Bailouts create disincentives.

We are now in the eighth month of extraordinary efforts to reverse the financial crisis. Tillions of dollars have been spent or guaranteed with the stated goal of getting the banks to lend again. Many acronymic plans like TARP, TALF, PPIP and countless others have been devised to accomplish the goal. Yet, it seems that for all the efforts of the Fed and Treasury, little has been accomplished, other than reward bad behavior in the Financial Markets. The more they direct their efforts only toward the largest institutions, the better the hedge becomes for bondholders everywhere.
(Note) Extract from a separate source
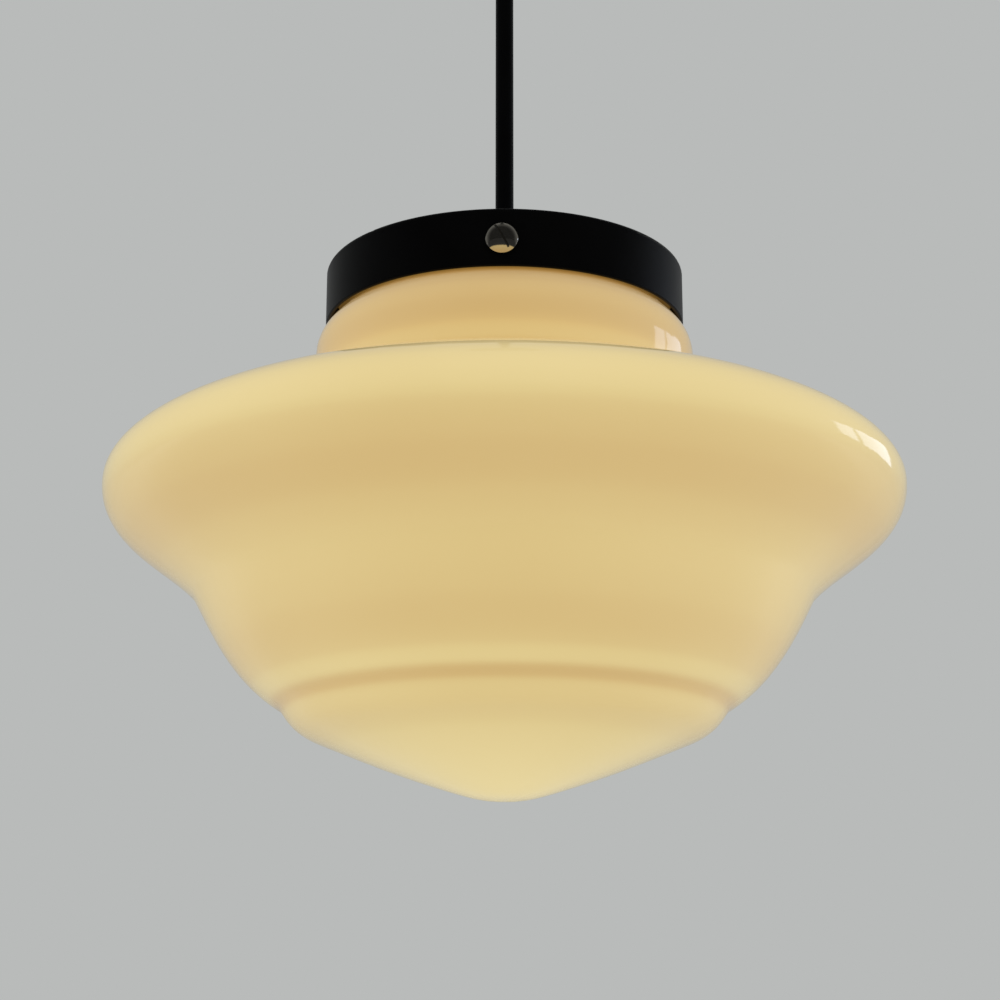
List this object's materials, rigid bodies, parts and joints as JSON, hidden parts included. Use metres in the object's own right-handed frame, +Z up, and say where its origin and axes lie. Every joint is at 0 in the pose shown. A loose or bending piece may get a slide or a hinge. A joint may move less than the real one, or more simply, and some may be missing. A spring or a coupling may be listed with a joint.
{
  "type": "glass pendant light",
  "caption": "Pendant light: a round stepped opal glass shade held by thumb screws in a black fitter cup on a tube stem, with ceiling canopy, hook, lampholder and bulb.",
  "frame": {"origin": "on the ceiling plane, on the lamp's axis, at the middle of the ceiling plate's slots", "axes": "+Z up, square to the ceiling; +X along the ceiling plate; -Y the front, where one thumb screw faces"},
  "size_m": [0.337, 0.337, 0.6911],
  "materials": {
    "zinc_steel": "zinc plated",
    "black_enamel": "satin black enamel",
    "nickel": "bright nickel plate",
    "brass": "plain",
    "porcelain": "glazed porcelain",
    "phenolic": "moulded black",
    "terminal_moulding": "moulded",
    "live_sleeve": "smooth",
    "neutral_sleeve": "smooth",
    "earth_sleeve": "smooth",
    "opal_glass": "glossy cream opal",
    "bulb_glass": "frosted",
    "cap_metal": "bright",
    "dark_glass": "black vitrite",
    "filament": "phosphor coated"
  },
  "bodies": {
    "ceiling": {"ceiling_plate": "zinc_steel", "ceiling_hook": "zinc_steel", "hook_nut": "zinc_steel"},
    "roller": {"hanger_roller": "porcelain"},
    "pendant": {"stirrup": "zinc_steel", "roller_bolt": "zinc_steel", "roller_nut": "zinc_steel", "stem_nut_top": "zinc_steel", "stem_nut_lower": "zinc_steel", "stem": "black_enamel", "terminal_block": "terminal_moulding", "block_screws": "brass", "block_fixing": "zinc_steel", "live_wire": "live_sleeve", "neutral_wire": "neutral_sleeve", "earth_wire": "earth_sleeve", "stem_adaptor": "black_enamel", "fitter_washer": "black_enamel", "fitter": "black_enamel", "fitter_locknut": "zinc_steel", "holder_cap": "phenolic", "holder_insert": "porcelain", "holder_posts": "brass", "post_screws": "brass", "holder_tube": "phenolic", "threaded_sleeve": "brass", "centre_contact": "brass", "shade": "opal_glass"},
    "canopy_body": {"canopy": "black_enamel", "canopy_collar": "black_enamel"},
    "collar_stud": {"canopy_screw_stud": "zinc_steel"},
    "collar_head": {"canopy_screw_head": "nickel"},
    "bulb_slider": {"bulb_cap": "cap_metal", "bulb_insulator": "dark_glass", "bulb_contact": "cap_metal"},
    "bulb": {"bulb_globe": "bulb_glass", "glass_stem": "bulb_glass", "filament_frame": "zinc_steel", "filaments": "filament"},
    "thumb_stud_1": {"screw_stud_1": "zinc_steel"},
    "thumb_head_1": {"screw_head_1": "nickel"},
    "thumb_stud_2": {"screw_stud_2": "zinc_steel"},
    "thumb_head_2": {"screw_head_2": "nickel"},
    "thumb_stud_3": {"screw_stud_3": "zinc_steel"},
    "thumb_head_3": {"screw_head_3": "nickel"}
  },
  "joints": [
    {"name": "hook_rock", "type": "hinge", "parent": "ceiling", "child": "roller", "pos_m": [0, 0, -0.04035], "axis": [1, 0, 0], "range_deg": [-4, 4]},
    {"name": "bolt_swing", "type": "hinge", "parent": "roller", "child": "pendant", "pos_m": [0, 0, -0.03205], "axis": [0, 1, 0], "range_deg": [-4, 4]},
    {"name": "canopy_slide", "type": "slide", "parent": "pendant", "child": "canopy_body", "axis": [0, 0, -1], "range_m": [0, 0.35]},
    {"name": "collar_screw_travel", "type": "slide", "parent": "canopy_body", "child": "collar_stud", "axis": [0, -1, 0], "range_m": [0, 0.0015]},
    {"name": "collar_screw_turn", "type": "hinge", "parent": "collar_stud", "child": "collar_head", "pos_m": [0, -0.009, -0.0855], "axis": [0, -1, 0], "range_deg": [0, 1080]},
    {"name": "thumb_screw_travel_1", "type": "slide", "parent": "pendant", "child": "thumb_stud_1", "axis": [0, -1, 0], "range_m": [0, 0.00735]},
    {"name": "thumb_screw_turn_1", "type": "hinge", "parent": "thumb_stud_1", "child": "thumb_head_1", "pos_m": [0, -0.0775, -0.47565], "axis": [0, -1, 0], "range_deg": [0, 3780]},
    {"name": "thumb_screw_travel_2", "type": "slide", "parent": "pendant", "child": "thumb_stud_2", "axis": [0.866, 0.5, 0], "range_m": [0, 0.00735]},
    {"name": "thumb_screw_turn_2", "type": "hinge", "parent": "thumb_stud_2", "child": "thumb_head_2", "pos_m": [0.06712, 0.03875, -0.47565], "axis": [0.866, 0.5, 0], "range_deg": [0, 3780]},
    {"name": "thumb_screw_travel_3", "type": "slide", "parent": "pendant", "child": "thumb_stud_3", "axis": [-0.866, 0.5, 0], "range_m": [0, 0.00735]},
    {"name": "thumb_screw_turn_3", "type": "hinge", "parent": "thumb_stud_3", "child": "thumb_head_3", "pos_m": [-0.06712, 0.03875, -0.47565], "axis": [-0.866, 0.5, 0], "range_deg": [0, 3780]},
    {"name": "bulb_travel", "type": "slide", "parent": "pendant", "child": "bulb_slider", "axis": [0, 0, -1], "range_m": [0, 0.0182]},
    {"name": "bulb_turn", "type": "hinge", "parent": "bulb_slider", "child": "bulb", "pos_m": [0, 0, -0.50775], "axis": [0, 0, -1], "range_deg": [0, 1800]}
  ],
  "couplings": [
    {"joint": "collar_screw_turn", "follows": "collar_screw_travel", "rad_per_m": 12566},
    {"joint": "thumb_screw_turn_1", "follows": "thumb_screw_travel_1", "rad_per_m": 8976},
    {"joint": "thumb_screw_turn_2", "follows": "thumb_screw_travel_2", "rad_per_m": 8976},
    {"joint": "thumb_screw_turn_3", "follows": "thumb_screw_travel_3", "rad_per_m": 8976},
    {"joint": "bulb_travel", "follows": "bulb_turn", "m_per_rad": 0.00057757}
  ]
}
This has been the achilles heel of all the bailout plans, going back to Paulson/Bernanke and right up until today.

I think Joseph Stiglitz has been out of the country for an extended period or we would have heard more from him about the PPIP. He was recently interviewed by Der Spiegel in which he makes a suggestion that is the antithesis of the governments efforts to date.

Bloomberg details the PPIP program - $1 trillion write downs

Bloomberg has discovered some of the details of the "private-public investment partnership":

U.S. regulators may force lenders including Citigroup Inc. and Wells Fargo & Co. to sell assets and write down as much as $1 trillion in loans, twice what they’ve already recorded, based on Federal Deposit Insurance Corp. auction data compiled by Bloomberg.

Banks failing Federal Reserve evaluations of loans this month may be ordered to make sales worth as little as 32 cents on the dollar, according to FDIC data. That would be less than half of the 84 cents on the dollar the Treasury Department suggested was a possible purchase price. Some of the bank- insurance agency’s auctions brought 0.02 cent on the dollar.